In fact, with most of the rest of our portfolio running flat, this is where our growth engine is, and we’re very excited about that. It’s high-quality contiguous position with lots of control, and we’re excited about the opportunity to continue deploying capital there, growing the asset, and doing so at incrementally accretive capital efficiencies, which will improve our overall business over time.

Brian Ector: At a high level, Eric, acquisitions and dispositions, what are we thinking about as it relates to that? What areas would you consider core? And maybe part of that, given the diversity of the asset base, would we consider pursuing asset sales?

Eric Greager: Yes, so we sold a portion of the Viking last year. It’s a good place to start in this answer because we call those assets 4 again in PLATO, and it was 4,000 BOE a day, and we got $160 million out of that. Now, the challenge was, and the reason those assets were carved out of the portfolio is because they could not compete for capital within our portfolio, and so given that fact, we were left with two choices. We were left with deploying capital against assets that didn’t compete in the portfolio, and that capital then, of course, punches below its weight because you’ve taken it away from an allocation to a higher-performing asset, so that’s diluted to your performance. Or you don’t allocate capital, and we know that fracture-stimulated reservoirs over time, like 4 again in PLATO and Viking, starved of capital would decline to no value over a couple of years.

And so you don’t want to starve an asset of capital and allow it to decline to no value. You also don’t want to allocate capital to something that doesn’t compete, and so you’re left with, if it’s worth more to the outside world than it is in our portfolio, we should sell it. And so we set a retention value on that basis, and the proceeds were clearly worth more than it was inside our portfolio, so we sold it. We think that’s disciplined portfolio management, and we revisit our portfolio every single quarter because market conditions change, differentials change, quality and performance, the quality pricing and so on changes. So we revisit that frequently and continue to reallocate our capital to the highest-returning portions of our business within our portfolio.

If something doesn’t compete, then it gets considered for disposition. Right now, everything in our portfolio is funded and competes for capital, but should that change, we will run a disciplined discounted cash flow analysis, and we’ll set a retention value, and we will test the market. And if it’s worth more on the open market than it is within our portfolio, we’ll sell it. We think that’s disciplined. We think that’s the right economic basis upon which to sell assets, and the proceeds of any sale would be applied today to our debt.

Brian Ector: Okay, thanks, Eric. Let’s revisit really quickly our free cash flow profile for the year. Q1 free cash flow is zero. We talked about that. We say full-year free cash flow at the current strip is $700 million. Why the disconnect between Q1 and the balance of the year, Eric, and maybe a second part of that, is there any reduction in E&D spending to improve the free cash flow profile?
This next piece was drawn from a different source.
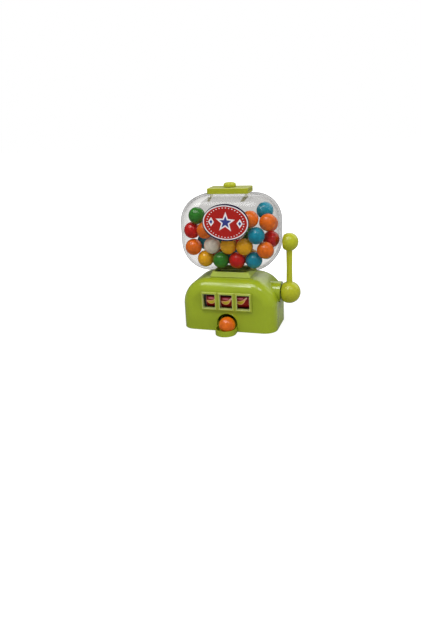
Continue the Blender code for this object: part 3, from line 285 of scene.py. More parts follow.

Eric Greager: Well, it’s a great question. We talked earlier about the 2% top-line production growth year-over-year as being set essentially as close to flat as we feel comfortable because the seasonality of our assets and our portfolio, require us to be a little north of flat to avoid things that we think wouldn’t be very constructive. So we like 2% per year top-line production growth, and if we reduce E&D capital further, of course, that would have lagging, knock-on production impacts. And these are all very profitable investments. So, everything we’re investing in, have IRRs that are substantially north of our threshold, crochets that are substantially north of our thresholds, and are all very economic. And so these are economic investments, and we’ve set the E&D capital to be as low as it can be, which corollary to that essentially suggests that we’re maximizing free cash flow generation.